I don't find that interesting or unexpected at all. If you don't work in the auto industry (or where it's used elsewhere), your only introduction may well be a single slide in University. You can be a "very technical person" and not know what Docker or TCP/IP is either. Having no clue what ethernet is would be a bit odd though.

There are a ton of communications systems, just to name a few out of my head: RS232, RS485, USB, PS/2, Centronic, Firewire, I2C, SPI, JTAG, SPDIF, LIN, FlexRay, AS-i, Component, IO-Link.

CAN is also used outside of Automotive. Even Google is using it for their servers, or better for the redundant power supplies for their servers. HP is using it in their printers and copy-machines.

The thing is, there is always a technology you don't know. There is your preferred search engine and Wikipedia to help you with that knowledge, these days.

PS: These days almost everybody miss the difference between Ethernet and TCP/IP. While everybody talks about Ethernet most of the time TCP/IP is meant, not Ethernet.

I agree completely

I just joined a company in the automotive industry as have several others.
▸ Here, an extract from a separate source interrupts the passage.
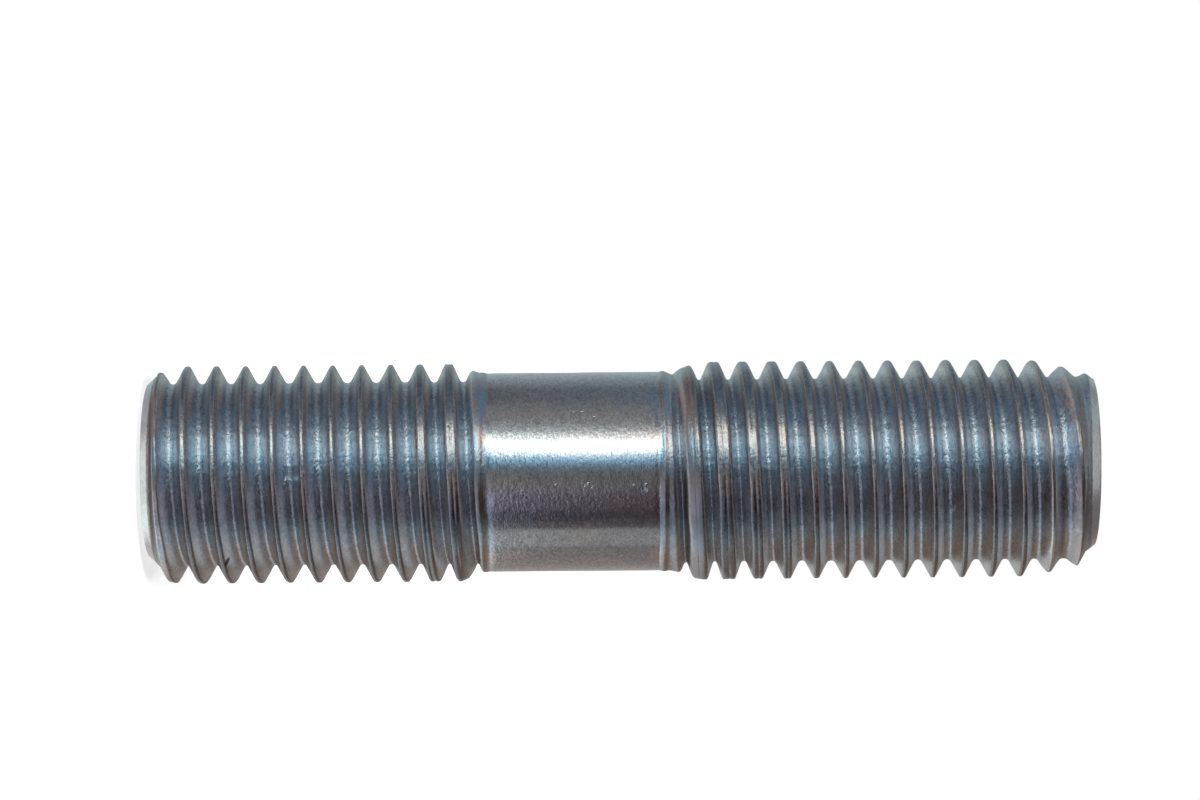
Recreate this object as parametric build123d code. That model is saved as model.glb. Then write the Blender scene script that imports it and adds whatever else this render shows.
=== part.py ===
from build123d import *
import math
import os

# A double-ended stud bolt, turned and thread-rolled from one steel bar.
# It stands on its short-thread (tap) end: +Z runs along the axis towards the
# long-thread (nut) end, and the origin is the centre of the lower end face.
# The threads are 5/16 inch, 24 to the inch (UNF), right-hand. Each threaded
# stretch is a plain cylinder of the thread's major diameter here, with its
# real end chamfer and its run-out cone into the plain shank.

# ---- driving dimensions, millimetres ----
INCH = 25.4
THREAD_MAJOR_D = 5 / 16 * INCH              # 7.9375
THREAD_PITCH = INCH / 24                    # 1.0583
STUD_LENGTH = 34.65                         # end to end: nominal 1-3/8 inch, as made

# rolled thread: the bar before rolling has the pitch diameter
THREAD_PITCH_D = THREAD_MAJOR_D - 0.6495 * THREAD_PITCH      # 7.250
SHANK_D = THREAD_PITCH_D                    # plain middle, left as the bar was

# tap end (short thread), measured up from its end face at z = 0
TAP_FACE_D = 6.30                           # end face, inside the chamfer
TAP_CHAMFER_H = 1.05                        # axial height of the chamfer
TAP_THREAD_END = 11.75                      # last full crest
TAP_RUNOUT_H = 0.65                         # run-out cone down to the shank

# nut end (long thread), measured down from its end face at z = STUD_LENGTH
NUT_FACE_D = 6.00
NUT_CHAMFER_H = 1.45
NUT_THREAD_START = 19.35                    # first full crest above the shank
NUT_RUNOUT_H = 0.55

EDGE_BREAK = 0.12                           # rounding where face meets chamfer

# ---- turned section, in the XZ plane: (radius, height) ----
R_MAJOR = THREAD_MAJOR_D / 2
R_SHANK = SHANK_D / 2
section = [
    (0.0, 0.0),
    (TAP_FACE_D / 2, 0.0),
    (R_MAJOR, TAP_CHAMFER_H),
    (R_MAJOR, TAP_THREAD_END),
    (R_SHANK, TAP_THREAD_END + TAP_RUNOUT_H),
    (R_SHANK, NUT_THREAD_START - NUT_RUNOUT_H),
    (R_MAJOR, NUT_THREAD_START),
    (R_MAJOR, STUD_LENGTH - NUT_CHAMFER_H),
    (NUT_FACE_D / 2, STUD_LENGTH),
    (0.0, STUD_LENGTH),
]

with BuildPart() as stud:
    with BuildSketch(Plane.XZ) as half:
        with BuildLine():
            Polyline(*section, close=True)
        make_face()
        # softened corner between each end face and its chamfer
        corners = [
            v for v in half.vertices()
            if v.X > 1.0 and (abs(v.Y) < 1e-6 or abs(v.Y - STUD_LENGTH) < 1e-6)
        ]
        fillet(corners, radius=EDGE_BREAK)
    revolve(axis=Axis.Z)

stud_bolt = stud.part
stud_bolt.label = "stud_bolt"

os.makedirs("parts", exist_ok=True)
export_step(stud_bolt, "parts/stud_bolt.step")

box = stud_bolt.bounding_box()
print("solids", len(stud_bolt.solids()))
print("volume mm3", round(stud_bolt.volume, 2))
print("box", box.min, box.max)
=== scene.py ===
import math

import bpy
import numpy as np
from mathutils import Matrix, Vector

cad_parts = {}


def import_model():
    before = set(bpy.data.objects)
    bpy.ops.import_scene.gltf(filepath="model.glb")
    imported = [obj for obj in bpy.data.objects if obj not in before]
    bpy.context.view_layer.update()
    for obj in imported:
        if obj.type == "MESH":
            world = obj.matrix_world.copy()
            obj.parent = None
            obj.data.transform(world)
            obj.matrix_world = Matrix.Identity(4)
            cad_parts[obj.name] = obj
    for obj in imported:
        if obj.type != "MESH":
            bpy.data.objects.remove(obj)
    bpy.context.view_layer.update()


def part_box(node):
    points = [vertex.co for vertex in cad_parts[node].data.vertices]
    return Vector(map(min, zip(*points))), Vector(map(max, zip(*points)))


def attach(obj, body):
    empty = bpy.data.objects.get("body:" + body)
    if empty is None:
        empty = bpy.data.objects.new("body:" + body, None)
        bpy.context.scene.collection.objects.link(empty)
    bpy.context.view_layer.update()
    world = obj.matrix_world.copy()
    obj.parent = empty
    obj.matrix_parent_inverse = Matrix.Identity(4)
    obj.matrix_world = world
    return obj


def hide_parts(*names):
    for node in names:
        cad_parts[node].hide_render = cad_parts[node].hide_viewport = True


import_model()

BOX_MIN, BOX_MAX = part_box("stud_bolt")
LENGTH = (BOX_MAX[2] - BOX_MIN[2]) * 1000.0      # mm
R_MAJOR = (BOX_MAX[0] - BOX_MIN[0]) * 500.0      # mm
MM = 0.001
SEED = 24

# ------------------------------------------------------------------ sizes, mm
PITCH = 25.4 / 24
R_SHANK = R_MAJOR - 0.6495 * PITCH / 2
R_ROOT = R_MAJOR - 0.618 * PITCH
CREST_C = 0.039             # half width of a sharp crest's flat, in pitches
ROOT_R = 0.180              # root radius, in pitches
TAP_FACE_R = 3.11           # end face at the tap end, inside its chamfer
NUT_FACE_R = 3.03           # the same at the nut end
TAP_CREST_Z = -0.090        # height of a crest at angle 0, for each thread
NUT_CREST_Z = 0.040


# --------------------------------------------------------- smooth value noise
class Noise:
    """Smooth random values on a lattice in (angle, height), periodic in angle."""

    def __init__(self, around, step_mm, seed):
        self.around = around
        self.step = step_mm
        rows = int(LENGTH / step_mm) + 12
        self.v = np.random.default_rng(seed).uniform(-1, 1, (rows, around))

    def __call__(self, theta, z):
        a = (theta / (2 * math.pi) % 1.0) * self.around
        b = z / self.step + 4.0
        i, j = np.floor(b).astype(int), np.floor(a).astype(int)
        fb, fa = b - i, a - j
        fb, fa = fb * fb * (3 - 2 * fb), fa * fa * (3 - 2 * fa)
        i = np.clip(i, 0, self.v.shape[0] - 2)
        j0, j1 = j % self.around, (j + 1) % self.around
        top = self.v[i, j0] * (1 - fa) + self.v[i, j1] * fa
        bot = self.v[i + 1, j0] * (1 - fa) + self.v[i + 1, j1] * fa
        return top * (1 - fb) + bot * fb


def smoothstep(a, b, x):
    t = np.clip((x - a) / (b - a), 0, 1)
    return t * t * (3 - 2 * t)


def smooth_min(a, b, k):
    h = np.clip(0.5 + 0.5 * (b - a) / k, 0, 1)
    return b * (1 - h) + a * h - k * h * (1 - h)


def depth_below_crest(x, flat):
    """Depth of the rolled thread form under its crest, in pitches.

    x is the distance from the crest's middle (0 to 0.5) and flat the half width of the crest's flat.
    A crest with a wide flat has the same groove depth, steeper sides and rounder corners.
    """
    t = math.sqrt(3.0)
    x = 0.5 - (0.5 - x) * (0.5 - CREST_C) / (0.5 - flat)
    round_off = 0.055 + 0.30 * np.clip(flat - 0.06, 0, 0.2)
    d = -smooth_min(-t * (x - CREST_C), 0.0 * x, round_off)
    root_depth = (0.5 - CREST_C) * t - ROOT_R
    v = np.clip(0.5 - x, 0, 0.866 * ROOT_R)
    root = root_depth - ROOT_R + np.sqrt(ROOT_R ** 2 - v ** 2)
    return np.where(0.5 - x < 0.866 * ROOT_R, root, d)


wave_a = Noise(18, 1.3, SEED + 1)
wave_b = Noise(60, 0.35, SEED + 2)
crest_n = Noise(46, 0.53, SEED + 3)
ends_n = Noise(14, 0.8, SEED + 4)
root_n = Noise(90, 0.22, SEED + 5)
flat_n = Noise(22, 1.1, SEED + 6)


def crest_z(z):
    return np.where(z < LENGTH * 0.45, TAP_CREST_Z, NUT_CREST_Z)


# half width of the crest flats along the stud: wide where the die ran out beside the shank
FLAT_Z = [0.0, 1.2, 2.2, 8.6, 9.4, 10.2, 11.2, 12.6, 18.6, 19.85, 20.9, 21.95, 23.0, 24.1, 25.5, 31.5, 34.0]
FLAT_W = [0.13, 0.095, 0.064, 0.056, 0.066, 0.135, 0.18, 0.20, 0.25, 0.245, 0.23, 0.175, 0.13, 0.08, 0.058, 0.058, 0.06]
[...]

Everyone who has changed industries to work for us has never heard of CAN or only know very superficial things about CAN. Improving the linkage to that body of knowledge is always welcome, including at my work.

That's to be expected. Even people within the auto industry only know superficial things about it. You can use can pretty heavily and not know much more than: "There's two wires, and you need a bus terminator"

I only know of CAN because some of the pwnage is somewhere between amusing and terrifying.